:: Written task ::
Starting at the line that contains "makeNetGround();" and stopping at the line that contains "bpy.context.view_layer.update()", repeat every line exactly, the two end lines included, and nothing else.

※

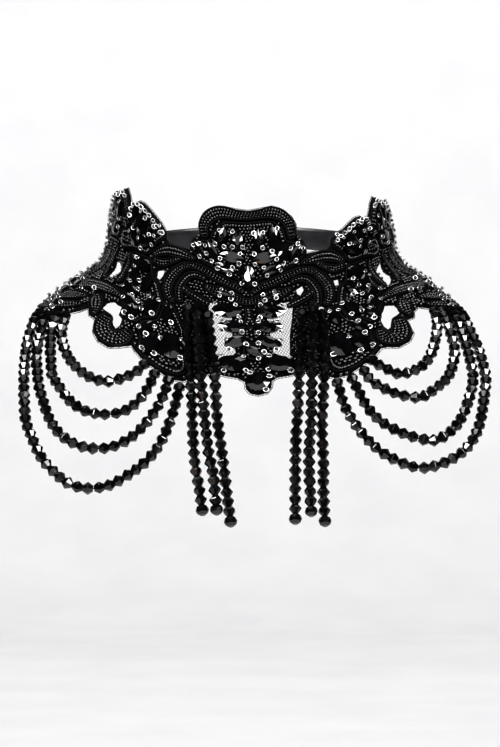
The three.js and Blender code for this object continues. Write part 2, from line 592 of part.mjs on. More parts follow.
// ---- bead strands -------------------------------------------------------------------------------
// The thread of each strand runs through [s, t, h] points on the form. Its ends are sewn to the net.
const STRANDS = {
  swag_1_left: [
    [-76.8, -49, 3.2], [-73.6, -53.8, 4.4], [-69.8, -61.4, 4.4], [-63.3, -69.8, 4.4], [-57.9, -74.3, 4.4],
    [-52.5, -76.3, 4.4], [-47.1, -74.5, 4.4], [-42.6, -67.6, 4.4], [-39.6, -60.6, 4.4],
    [-39.6, -55.6, 2.6],
  ],
  swag_2_left: [
    [-81, -51.2, 3.2], [-77.2, -56.2, 4.4], [-73.6, -62.8, 4.4], [-69.3, -70.7, 4.4], [-65.4, -77.8, 4.4],
    [-62.3, -84.2, 4.4], [-57.9, -88.8, 4.4], [-53.5, -93.1, 4.4], [-48.5, -94.6, 4.4],
    [-43.7, -92.1, 4.4], [-39.2, -86.1, 4.4], [-36.3, -76.3, 4.4], [-35, -65.2, 4.4], [-35.2, -58.6, 2.6],
  ],
  swag_3_left: [
    [-85, -53.2, 2.6], [-80.8, -58.8, 4.4], [-76.8, -65.6, 4.4], [-73.3, -73.4, 4.4], [-69.8, -80.4, 4.4],
    [-66.4, -86.4, 4.4], [-63.4, -92.6, 4.4], [-59.5, -99.4, 4.4], [-55.6, -106.5, 4.4],
    [-51.8, -111.4, 4.4], [-47.5, -113.6, 4.4], [-43, -112.2, 4.4], [-38.6, -107, 4.4], [-35, -98.4, 4.4],
    [-32.4, -87.7, 4.4], [-30.6, -76.7, 4.4], [-29.8, -65.6, 4.4], [-30.2, -59.8, 2.6],
  ],
  swag_4_left: [
    [-89.8, -54.2, 2.6], [-84.6, -61.4, 4.4], [-80, -69.6, 4.4], [-76, -77.2, 4.4], [-72.4, -84, 4.4],
    [-69.2, -90.8, 4.4], [-66.2, -97.6, 4.4], [-63.2, -104.8, 4.4], [-59.8, -113.6, 4.4],
    [-57.2, -118.4, 4.4], [-52.1, -127.6, 4.4], [-48.3, -131.9, 4.4], [-44.4, -134.7, 4.4],
    [-40.4, -133.4, 4.4], [-36.4, -127.9, 4.4], [-33.1, -119.4, 4.4], [-30, -109.9, 4.4],
    [-27.7, -99.5, 4.4], [-26.4, -88, 4.4], [-25.8, -76.8, 4.4], [-25.6, -67.7, 4.4], [-26, -62, 2.6],
  ],
  swag_1_right: [
    [78.6, -45.8, 3.2], [74.4, -52.4, 4.4], [68.9, -60.3, 4.4], [60.5, -70.9, 4.4], [54.9, -73.5, 4.4],
    [49.8, -71.7, 4.4], [46.4, -64.2, 4.4], [44.6, -60.4, 4.4], [45, -56.4, 2.6],
  ],
  swag_2_right: [
    [82.6, -47.6, 2.4], [77.4, -56, 4.4], [73.2, -64.3, 4.4], [70.2, -71.7, 4.4], [66.6, -78.2, 4.4],
    [61.6, -84.9, 4.4], [56.7, -87.6, 4.4], [51.8, -88.7, 4.4], [47.7, -83.7, 4.4], [44.2, -77, 4.4],
    [41.2, -68.7, 4.4], [40.8, -60, 2.6],
  ],
  swag_3_right: [
    [86.4, -50.2, 2.4], [80.8, -58.4, 4.4], [76.8, -66.9, 4.4], [73.4, -75.5, 4.4], [70.2, -84, 4.4],
    [66.8, -92.8, 4.4], [61.4, -102.3, 4.4], [57.7, -108.3, 4.4], [53.9, -112.4, 4.4], [49.4, -113.7, 4.4],
    [45.9, -108.8, 4.4], [42.7, -102, 4.4], [39.5, -93.3, 4.4], [37.4, -83.3, 4.4], [36.5, -71.5, 4.4],
    [36.2, -61.8, 2.6],
  ],
  swag_4_right: [
    [90.2, -52.4, 2.4], [84.2, -60.8, 4.4], [80, -69.4, 4.4], [76.8, -78.2, 4.4], [73.4, -86.8, 4.4],
    [70, -95.6, 4.4], [66.2, -103, 4.4], [62.4, -111.2, 4.4], [59.1, -118, 4.4], [55.5, -123.5, 4.4],
    [51.6, -126.4, 4.4], [46.7, -126.6, 4.4], [42.9, -123.7, 4.4], [39.7, -117, 4.4], [36.8, -109.2, 4.4],
    [34.4, -99.7, 4.4], [32.5, -89.1, 4.4], [31.1, -77.3, 4.4], [31.1, -67.6, 4.4], [31.2, -61.8, 2.6],
  ],
  fringe_outer_left: [
    [-29.4, -19.8, 1.7], [-29, -21.8, 5.6], [-25.6, -42.7, 6.4], [-22.6, -58, 6], [-20.6, -71.1, 5],
    [-18.6, -88.8, 4.4], [-16.6, -105.1, 4.4], [-14.8, -115.9, 4.4], [-12.9, -130.2, 4.4],
  ],
  fringe_middle_left: [
    [-24.4, -18.4, 1.7], [-24.3, -19.8, 5.4], [-24.2, -22, 9.4], [-21, -43.4, 11], [-17.9, -64.6, 10.6],
    [-15.2, -83.4, 9.6], [-13, -99.8, 9], [-11.2, -110.3, 9], [-9.2, -131.2, 9],
  ],
  fringe_inner_left: [
    [-20, -21.4, 1.7], [-19.8, -23, 5.4], [-16.6, -38, 6.4], [-14.4, -52, 6.2], [-13.3, -60, 5.6],
    [-11.7, -75.8, 4.4], [-9.5, -92.3, 4.4], [-7.7, -108.8, 4.4], [-5.2, -134.6, 4.4],
  ],
  fringe_inner_right: [
    [24, -21, 1.7], [23.8, -22.6, 5.6], [21.2, -37, 6.2], [18.4, -56.4, 6], [16.3, -74.9, 4.6],
    [14.5, -90.9, 4.4], [12.9, -114.3, 4.4], [11.9, -134.6, 4.4],
  ],
  fringe_middle_right: [
    [28.3, -18.4, 1.7], [28.2, -19.8, 5.8], [28, -22.2, 11], [25.2, -40.8, 12.2], [22.4, -62, 11.2],
    [20.3, -80.7, 9.8], [18.4, -96, 9.2], [17.2, -110.4, 9], [16.2, -134.2, 9],
  ],
  fringe_outer_right: [
    [32.8, -21.8, 1.7], [32.7, -23, 5.6], [32.4, -25.6, 6.8], [30.1, -41.8, 7.2], [26.6, -63, 6.2],
    [23.2, -85, 4.8], [21.6, -105, 4.4], [20.2, -120, 4.4], [19.2, -138.6, 4.4],
  ],
};

// Beads side by side on one thread: a cylinder whose rings are widened at each bead's waist and
// narrowed at each bead's hole, and set square to the thread.
function beadStrand(rows) {
  const stitches = rows.map((row) => new THREE.Vector3(...row));
  const route = new THREE.CatmullRomCurve3(stitches, false, 'catmullrom', 0.5);
  const samples = route.getPoints(24 * (rows.length - 1)).map((q) => ({
    place: onForm(q.x, q.y, q.z),
    out: outward(q.x, q.y),
  }));
  const lengths = [0];
  for (let i = 1; i < samples.length; i += 1) {
    lengths.push(lengths[i - 1] + samples[i].place.distanceTo(samples[i - 1].place));
  }
  const count = Math.round(lengths.at(-1) / BEAD.pitch);
  const along = (distance) => {
    const found = lengths.findIndex((length) => length >= distance - 1e-6);
    const i = clamp(found, 1, samples.length - 1);
    const k = (distance - lengths[i - 1]) / (lengths[i] - lengths[i - 1]);
    const place = samples[i - 1].place.clone().lerp(samples[i].place, k);
    const forward = samples[i].place.clone().sub(samples[i - 1].place).normalize();
    const across = samples[i].out.clone().cross(forward).normalize();
    return { place, across, out: forward.clone().cross(across) };
  };
  const rings = Array.from({ length: 2 * count + 1 }, (_, i) => (
    { ...along((i / (2 * count)) * lengths.at(-1)), radius: i % 2 ? BEAD.radius : BEAD.hole }));
  const tube = barePositions(new THREE.CylinderGeometry(1, 1, 1, BEAD.sides, 2 * count, false));
  return moveEach(tube, (x, y, z) => {
    const { place, across, out, radius } = rings[Math.round((y + 0.5) * 2 * count)];
    return place.clone().addScaledVector(out, radius * x).addScaledVector(across, radius * z);
  });
}

function makeStrands() {
  for (const [name, rows] of Object.entries(STRANDS)) {
    addPiece(name, beadStrand(rows), BLACK.strand, 0.12);
  }
}

// ---- ribbon and clasp round the back of the neck ------------------------------------------------
const BACK_CENTRE = Math.PI * FORM.arcRadius;

function makeRibbons() {
  const { halfWidth, front, back, bottom, top, segments } = RIBBON;
  for (const [side, sign] of [['left', -1], ['right', 1]]) {
    const start = sign * front + WORN.neckSway;
    const end = sign * back;
    const size = [Math.abs(end - start), 2 * halfWidth, top - bottom];
    const band = new THREE.BoxGeometry(...size, segments, 1, 1);
    band.translate((start + end) / 2, 0, (top + bottom) / 2);
    addPiece(`ribbon_${side}`, moveEach(barePositions(band), onForm), BLACK.ribbon, 0.5);
  }
}

function makeClasp() {
  const { length, width, bottom, top } = CLASP;
  const block = new THREE.BoxGeometry(length, width, top - bottom, 2, 1, 1);
  block.translate(BACK_CENTRE, 0, (top + bottom) / 2);
  addPiece('clasp', moveEach(barePositions(block), onForm), 0x2a2a2c, 0.35);
}

makeNetGround();
makeScrolls();
makeVLeaf();
makeCrownCluster();
makeSpineCluster();
makeClusters();
makeLargeStones();
makeStrands();
makeRibbons();
makeClasp();

export default choker;
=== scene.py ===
import bpy
import numpy as np
from mathutils.geometry import delaunay_2d_cdt
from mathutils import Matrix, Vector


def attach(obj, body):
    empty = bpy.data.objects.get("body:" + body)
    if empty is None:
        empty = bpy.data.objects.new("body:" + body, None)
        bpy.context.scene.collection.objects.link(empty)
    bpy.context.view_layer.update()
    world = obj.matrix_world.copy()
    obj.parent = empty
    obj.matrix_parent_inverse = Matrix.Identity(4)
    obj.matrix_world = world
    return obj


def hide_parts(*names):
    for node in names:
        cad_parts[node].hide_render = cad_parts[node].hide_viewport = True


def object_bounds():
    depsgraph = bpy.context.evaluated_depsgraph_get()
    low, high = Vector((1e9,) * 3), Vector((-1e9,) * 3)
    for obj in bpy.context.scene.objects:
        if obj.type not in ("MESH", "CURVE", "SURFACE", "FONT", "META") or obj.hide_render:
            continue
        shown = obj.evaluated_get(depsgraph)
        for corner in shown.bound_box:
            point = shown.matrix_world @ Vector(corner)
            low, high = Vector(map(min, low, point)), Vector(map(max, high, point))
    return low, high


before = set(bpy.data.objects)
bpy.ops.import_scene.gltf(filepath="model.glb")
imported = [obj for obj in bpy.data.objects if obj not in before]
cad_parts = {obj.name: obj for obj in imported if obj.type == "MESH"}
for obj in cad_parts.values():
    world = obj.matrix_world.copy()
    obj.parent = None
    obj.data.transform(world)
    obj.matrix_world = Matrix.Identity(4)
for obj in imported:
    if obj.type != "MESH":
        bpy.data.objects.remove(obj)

cad_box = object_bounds()

# ---- net ground ----
# Fine black nylon net carries all the beadwork. It is cut close round the motifs, a thin felt backs
# each motif, and the whole is shaped to a neck that flares out into the shoulders.

MM = 0.001

# The neck and shoulders in millimetres and degrees: front, side and back of each.
ARC_RADIUS = 70
NECK_RADIUS = (66, 71.7, 66)
NECK_LEAN = (6, 8.5, 8)
SHOULDER_SLOPE = (28, 58, 35)
NECK_LINE = (8, 30, 38)
FLARE = 18


def around(angle, front, side, back):
    """The front (or back) value times cos^2 of the angle round the neck, plus the side's times sin^2."""
    sideways = np.sin(angle) ** 2
    return np.where(np.cos(angle) >= 0, front, back) * (1 - sideways) + side * sideways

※

:: Output for this task ::
makeNetGround();
makeScrolls();
makeVLeaf();
makeCrownCluster();
makeSpineCluster();
makeClusters();
makeLargeStones();
makeStrands();
makeRibbons();
makeClasp();

export default choker;
=== scene.py ===
import bpy
import numpy as np
from mathutils.geometry import delaunay_2d_cdt
from mathutils import Matrix, Vector


def attach(obj, body):
    empty = bpy.data.objects.get("body:" + body)
    if empty is None:
        empty = bpy.data.objects.new("body:" + body, None)
        bpy.context.scene.collection.objects.link(empty)
    bpy.context.view_layer.update()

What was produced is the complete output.